** start of SUPPLIED INFORMATION **

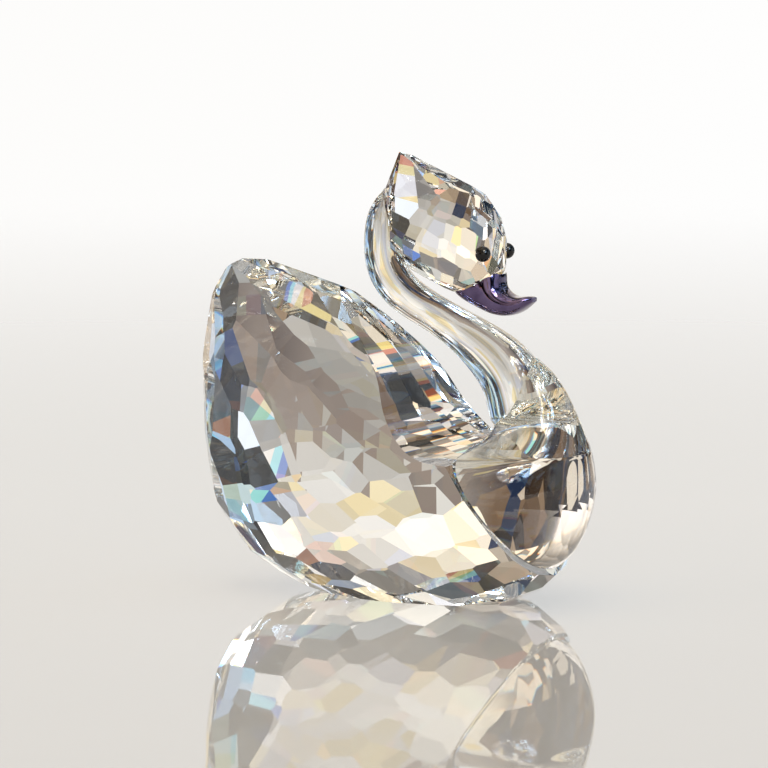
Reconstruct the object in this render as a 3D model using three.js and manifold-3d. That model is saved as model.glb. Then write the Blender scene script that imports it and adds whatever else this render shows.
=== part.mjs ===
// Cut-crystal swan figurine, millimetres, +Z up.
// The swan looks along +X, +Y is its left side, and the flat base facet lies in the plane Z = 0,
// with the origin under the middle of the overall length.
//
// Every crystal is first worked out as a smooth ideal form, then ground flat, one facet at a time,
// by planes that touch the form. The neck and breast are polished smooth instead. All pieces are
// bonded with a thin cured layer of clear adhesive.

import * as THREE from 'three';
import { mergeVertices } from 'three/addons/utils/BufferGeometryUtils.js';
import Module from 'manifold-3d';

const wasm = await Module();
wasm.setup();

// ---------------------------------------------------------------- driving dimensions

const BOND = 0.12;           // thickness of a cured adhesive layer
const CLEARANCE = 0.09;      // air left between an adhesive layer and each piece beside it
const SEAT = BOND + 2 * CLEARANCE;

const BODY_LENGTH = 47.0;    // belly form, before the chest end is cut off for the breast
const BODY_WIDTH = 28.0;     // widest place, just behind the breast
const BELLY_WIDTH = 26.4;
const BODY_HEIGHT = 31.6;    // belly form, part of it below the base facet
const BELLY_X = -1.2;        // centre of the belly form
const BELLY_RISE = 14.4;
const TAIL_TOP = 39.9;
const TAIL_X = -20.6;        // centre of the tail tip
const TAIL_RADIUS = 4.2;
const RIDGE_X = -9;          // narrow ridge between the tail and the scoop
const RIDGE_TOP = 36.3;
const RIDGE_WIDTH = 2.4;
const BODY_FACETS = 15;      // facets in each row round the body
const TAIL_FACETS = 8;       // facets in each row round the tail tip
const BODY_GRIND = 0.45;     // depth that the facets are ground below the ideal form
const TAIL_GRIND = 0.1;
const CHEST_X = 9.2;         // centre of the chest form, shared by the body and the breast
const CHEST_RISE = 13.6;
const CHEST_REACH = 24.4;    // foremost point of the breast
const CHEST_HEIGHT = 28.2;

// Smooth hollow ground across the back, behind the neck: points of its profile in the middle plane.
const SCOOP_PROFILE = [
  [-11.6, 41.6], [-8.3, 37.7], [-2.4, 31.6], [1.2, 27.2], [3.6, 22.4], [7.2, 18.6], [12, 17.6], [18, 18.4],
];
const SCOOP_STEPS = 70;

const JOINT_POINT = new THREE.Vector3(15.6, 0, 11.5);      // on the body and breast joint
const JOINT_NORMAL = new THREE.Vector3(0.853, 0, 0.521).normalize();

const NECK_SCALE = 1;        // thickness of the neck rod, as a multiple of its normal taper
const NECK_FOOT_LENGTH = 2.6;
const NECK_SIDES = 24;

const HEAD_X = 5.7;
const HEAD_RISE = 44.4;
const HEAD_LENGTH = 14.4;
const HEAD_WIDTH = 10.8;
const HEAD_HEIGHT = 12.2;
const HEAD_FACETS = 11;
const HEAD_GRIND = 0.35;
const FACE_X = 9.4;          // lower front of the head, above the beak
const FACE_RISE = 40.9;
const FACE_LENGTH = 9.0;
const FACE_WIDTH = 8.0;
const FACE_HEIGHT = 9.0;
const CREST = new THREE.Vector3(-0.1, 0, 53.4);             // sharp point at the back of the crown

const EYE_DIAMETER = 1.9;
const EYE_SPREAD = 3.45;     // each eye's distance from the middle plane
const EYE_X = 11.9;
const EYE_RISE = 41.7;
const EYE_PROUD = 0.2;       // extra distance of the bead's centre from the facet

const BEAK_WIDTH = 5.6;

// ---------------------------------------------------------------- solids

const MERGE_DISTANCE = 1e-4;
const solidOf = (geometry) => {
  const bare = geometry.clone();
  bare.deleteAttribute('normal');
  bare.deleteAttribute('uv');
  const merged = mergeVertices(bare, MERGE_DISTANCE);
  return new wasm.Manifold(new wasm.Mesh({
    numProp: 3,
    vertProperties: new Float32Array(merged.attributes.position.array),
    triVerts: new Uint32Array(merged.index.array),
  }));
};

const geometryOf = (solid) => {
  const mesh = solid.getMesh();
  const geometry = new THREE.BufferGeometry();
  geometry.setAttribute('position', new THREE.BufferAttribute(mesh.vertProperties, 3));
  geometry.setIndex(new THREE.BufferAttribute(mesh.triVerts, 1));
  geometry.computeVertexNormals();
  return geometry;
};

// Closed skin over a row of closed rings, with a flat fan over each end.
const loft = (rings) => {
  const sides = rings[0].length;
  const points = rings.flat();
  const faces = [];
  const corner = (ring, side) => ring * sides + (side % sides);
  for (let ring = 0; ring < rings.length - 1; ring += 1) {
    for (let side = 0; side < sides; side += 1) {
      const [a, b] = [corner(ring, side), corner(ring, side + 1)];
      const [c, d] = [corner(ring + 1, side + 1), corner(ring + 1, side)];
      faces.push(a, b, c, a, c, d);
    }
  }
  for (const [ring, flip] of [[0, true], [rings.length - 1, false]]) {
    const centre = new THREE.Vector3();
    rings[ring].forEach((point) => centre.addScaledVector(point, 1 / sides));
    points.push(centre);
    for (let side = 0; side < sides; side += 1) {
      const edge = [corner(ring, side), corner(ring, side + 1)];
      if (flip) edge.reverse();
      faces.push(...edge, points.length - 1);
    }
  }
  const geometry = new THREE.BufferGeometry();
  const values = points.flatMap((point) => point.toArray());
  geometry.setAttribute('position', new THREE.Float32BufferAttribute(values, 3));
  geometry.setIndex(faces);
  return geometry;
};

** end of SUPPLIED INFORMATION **

REQUIRED TASK –
Write out the material from the first line to the last, exactly.

FULL RESPONSE –
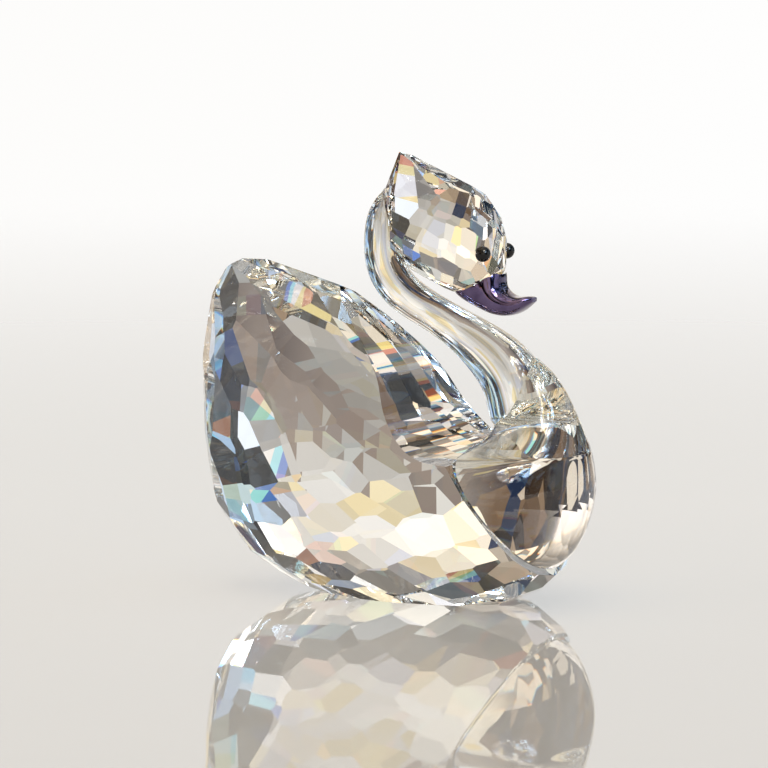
Reconstruct the object in this render as a 3D model using three.js and manifold-3d. That model is saved as model.glb. Then write the Blender scene script that imports it and adds whatever else this render shows.
=== part.mjs ===
// Cut-crystal swan figurine, millimetres, +Z up.
// The swan looks along +X, +Y is its left side, and the flat base facet lies in the plane Z = 0,
// with the origin under the middle of the overall length.
//
// Every crystal is first worked out as a smooth ideal form, then ground flat, one facet at a time,
// by planes that touch the form. The neck and breast are polished smooth instead. All pieces are
// bonded with a thin cured layer of clear adhesive.

import * as THREE from 'three';
import { mergeVertices } from 'three/addons/utils/BufferGeometryUtils.js';
import Module from 'manifold-3d';

const wasm = await Module();
wasm.setup();

// ---------------------------------------------------------------- driving dimensions

const BOND = 0.12;           // thickness of a cured adhesive layer
const CLEARANCE = 0.09;      // air left between an adhesive layer and each piece beside it
const SEAT = BOND + 2 * CLEARANCE;

const BODY_LENGTH = 47.0;    // belly form, before the chest end is cut off for the breast
const BODY_WIDTH = 28.0;     // widest place, just behind the breast
const BELLY_WIDTH = 26.4;
const BODY_HEIGHT = 31.6;    // belly form, part of it below the base facet
const BELLY_X = -1.2;        // centre of the belly form
const BELLY_RISE = 14.4;
const TAIL_TOP = 39.9;
const TAIL_X = -20.6;        // centre of the tail tip
const TAIL_RADIUS = 4.2;
const RIDGE_X = -9;          // narrow ridge between the tail and the scoop
const RIDGE_TOP = 36.3;
const RIDGE_WIDTH = 2.4;
const BODY_FACETS = 15;      // facets in each row round the body
const TAIL_FACETS = 8;       // facets in each row round the tail tip
const BODY_GRIND = 0.45;     // depth that the facets are ground below the ideal form
const TAIL_GRIND = 0.1;
const CHEST_X = 9.2;         // centre of the chest form, shared by the body and the breast
const CHEST_RISE = 13.6;
const CHEST_REACH = 24.4;    // foremost point of the breast
const CHEST_HEIGHT = 28.2;

// Smooth hollow ground across the back, behind the neck: points of its profile in the middle plane.
const SCOOP_PROFILE = [
  [-11.6, 41.6], [-8.3, 37.7], [-2.4, 31.6], [1.2, 27.2], [3.6, 22.4], [7.2, 18.6], [12, 17.6], [18, 18.4],
];
const SCOOP_STEPS = 70;

const JOINT_POINT = new THREE.Vector3(15.6, 0, 11.5);      // on the body and breast joint
const JOINT_NORMAL = new THREE.Vector3(0.853, 0, 0.521).normalize();

const NECK_SCALE = 1;        // thickness of the neck rod, as a multiple of its normal taper
const NECK_FOOT_LENGTH = 2.6;
const NECK_SIDES = 24;

const HEAD_X = 5.7;
const HEAD_RISE = 44.4;
const HEAD_LENGTH = 14.4;
const HEAD_WIDTH = 10.8;
const HEAD_HEIGHT = 12.2;
const HEAD_FACETS = 11;
const HEAD_GRIND = 0.35;
const FACE_X = 9.4;          // lower front of the head, above the beak
const FACE_RISE = 40.9;
const FACE_LENGTH = 9.0;
const FACE_WIDTH = 8.0;
const FACE_HEIGHT = 9.0;
const CREST = new THREE.Vector3(-0.1, 0, 53.4);             // sharp point at the back of the crown

const EYE_DIAMETER = 1.9;
const EYE_SPREAD = 3.45;     // each eye's distance from the middle plane
const EYE_X = 11.9;
const EYE_RISE = 41.7;
const EYE_PROUD = 0.2;       // extra distance of the bead's centre from the facet

const BEAK_WIDTH = 5.6;

// ---------------------------------------------------------------- solids

const MERGE_DISTANCE = 1e-4;
const solidOf = (geometry) => {
  const bare = geometry.clone();
  bare.deleteAttribute('normal');
  bare.deleteAttribute('uv');
  const merged = mergeVertices(bare, MERGE_DISTANCE);
  return new wasm.Manifold(new wasm.Mesh({
    numProp: 3,
    vertProperties: new Float32Array(merged.attributes.position.array),
    triVerts: new Uint32Array(merged.index.array),
  }));
};

const geometryOf = (solid) => {
  const mesh = solid.getMesh();
  const geometry = new THREE.BufferGeometry();
  geometry.setAttribute('position', new THREE.BufferAttribute(mesh.vertProperties, 3));
  geometry.setIndex(new THREE.BufferAttribute(mesh.triVerts, 1));
  geometry.computeVertexNormals();
  return geometry;
};

// Closed skin over a row of closed rings, with a flat fan over each end.
const loft = (rings) => {
  const sides = rings[0].length;
  const points = rings.flat();
  const faces = [];
  const corner = (ring, side) => ring * sides + (side % sides);
  for (let ring = 0; ring < rings.length - 1; ring += 1) {
    for (let side = 0; side < sides; side += 1) {
      const [a, b] = [corner(ring, side), corner(ring, side + 1)];
      const [c, d] = [corner(ring + 1, side + 1), corner(ring + 1, side)];
      faces.push(a, b, c, a, c, d);
    }
  }
  for (const [ring, flip] of [[0, true], [rings.length - 1, false]]) {
    const centre = new THREE.Vector3();
    rings[ring].forEach((point) => centre.addScaledVector(point, 1 / sides));
    points.push(centre);
    for (let side = 0; side < sides; side += 1) {
      const edge = [corner(ring, side), corner(ring, side + 1)];
      if (flip) edge.reverse();
      faces.push(...edge, points.length - 1);
    }
  }
  const geometry = new THREE.BufferGeometry();
  const values = points.flatMap((point) => point.toArray());
  geometry.setAttribute('position', new THREE.Float32BufferAttribute(values, 3));
  geometry.setIndex(faces);
  return geometry;
};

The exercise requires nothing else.